If your book isn’t good enough, you aren’t close enough

“If your picture isn’t good enough, you aren’t close enough.”

Robert Capa, War Photographer

Get what he means?

Can you see him with his camera in hand edging closer to the exploding bombs and spurting machine guns? Can you see him get close to the victims and their suffering and sorrow? Can you see him get close to the ones being responsible?

Now apply that to your book project.

Are you close enough to the characters? The pain, anger, pleasure, fear? Are you daring to go close enough to yourself?

The But/Therefore Technique of Plotting

Find boring scenes that may not belong in the story by listing the beats (scenes, maybe in some cases chapters) of the story, and if you can put a “but” or a “therefore” between two of these beats, you’re good to go.
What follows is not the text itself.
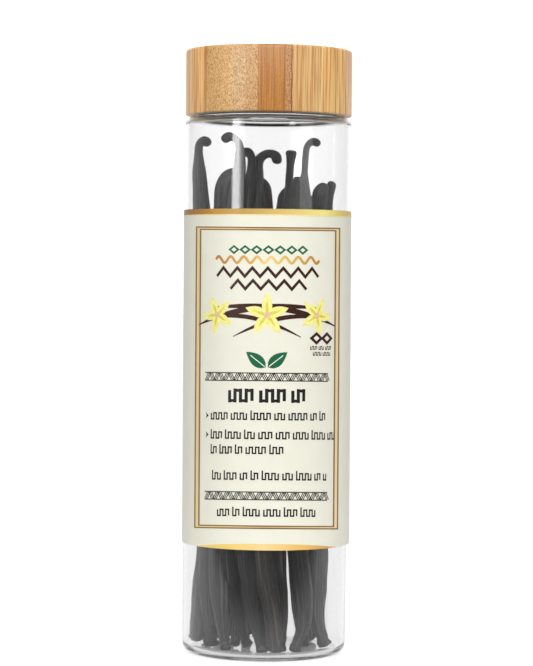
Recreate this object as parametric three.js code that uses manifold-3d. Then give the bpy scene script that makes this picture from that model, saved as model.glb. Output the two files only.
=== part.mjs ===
// A shut clear tube of vanilla pods: a plastic tube with a screw neck, a turned bamboo lid with a
// plastic insert, a paper label wrapped round the tube, and twenty whole pods standing inside.
// Millimetres, +Z up, -Y is the front. The origin is the centre of the base.

import * as THREE from 'three';
import { mergeVertices } from 'three/addons/utils/BufferGeometryUtils.js';
import Module from 'manifold-3d';

const wasm = await Module();
wasm.setup();

// ---- driving dimensions ----

const FACETS = 64; // sides of every turned piece
const GAP = 0.15; // between pieces that touch

const LID_RADIUS = 24.7;
const LID_HEIGHT = 19.4;
const LID_WALL = 2.4;
const LID_CROWN = 4;
const LID_EDGE = 0.9; // rounding of the top edge
const LID_LOWER_EDGE = 0.5;

const TUBE_HEIGHT = 158.3; // up to the shoulder
const TUBE_TOP_RADIUS = 24.75;
const TUBE_BASE_RADIUS = 24.2; // the moulded tube has a slight draft
const TUBE_WALL = 1;
const TUBE_SHOULDER = 1.7; // rounding at the shoulder
const TUBE_HEEL = 2.8; // rounding at the base
const RECESS_RADIUS = 17.5; // shallow recess under the base
const RECESS_DEPTH = 0.4;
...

If on the other hand you have to put an “and then” between them, you’re in trouble and likely creating a story that isn’t entirely glued together and as cohesive as it could/should be.

On Failure

Imagine a goal you wish to achieve. You see four different strategies to achieve this goal, but only one will be successful.

Given your knowledge and experience, you deem the likelihood of each of these strategies being the right one as equal.
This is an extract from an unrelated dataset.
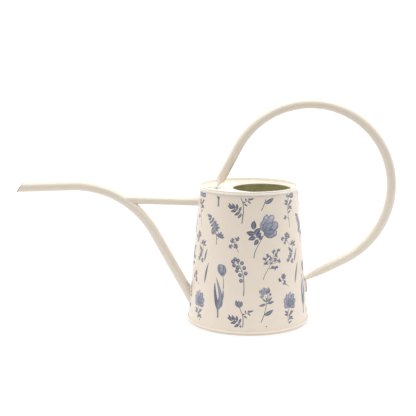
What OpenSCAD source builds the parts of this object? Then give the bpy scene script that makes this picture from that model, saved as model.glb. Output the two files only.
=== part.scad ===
// Watering can: a tapered sheet steel body with rolled seams, a long bent spout held by a
// straight brace, and one large looped handle. Millimetres, +Z up. The origin is on the ground
// on the body's axis. The spout points to -X and the handle to +X.

/* [Body] */
// Outside diameter of the rolled base seam
base_d = 130; // [124:1:136]
// Outside diameter of the rolled top rim
rim_d = 104.4; // [100:0.2:110]
// Height from the ground to the top of the rim
body_h = 145.2; // [142:0.2:150]
// Thickness of the body and plate steel
sheet = 0.6; // [0.5:0.1:0.8]
// Height of the rolled seams at the base and the rim
seam_h = 4.3; // [4:0.1:5]
// How far the rolled seams stand out from the body wall
seam_proud = 1.3; // [1.2:0.1:1.6]
// Width of the side seam, where the body sheet laps over itself at the back
lap_w = 6; // [4:0.5:10]

/* [Filling hole] */
// Diameter of the hole in the top plate, inside its hem
fill_d = 60.6; // [50:0.2:62]
// Distance of the hole's centre from the body's axis, towards the handle
fill_x = 13.8; // [8:0.1:14]
// Height of the turned hem around the hole
hem_h = 1.6; // [1.4:0.1:2.4]

/* [Spout] */
// Outside diameter of the spout tube
spout_d = 10.5; // [9:0.1:12]
// Wall thickness of the spout tube
spout_wall = 0.8; // [0.6:0.1:1]
// Height at which the spout's axis meets the body wall
spout_foot_z = 24.6; // [20:0.2:30]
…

The chance that you will pick the correct strategy on the first go is then 1/4 (or 25%), right?

Imagine that you start applying one of these strategies to the problem. Either you’ve picked the right one and you’re successful. Or, you’ve picked the wrong one and you’ve failed.

If you fail but get back to work on the problem again, you now have a 1/3 (or 33%) chance of success.

Your failure increased the chance of success.

Fail two more times and success is guaranteed…

If you fail, you’ve successfully found one way your problem cannot be solved.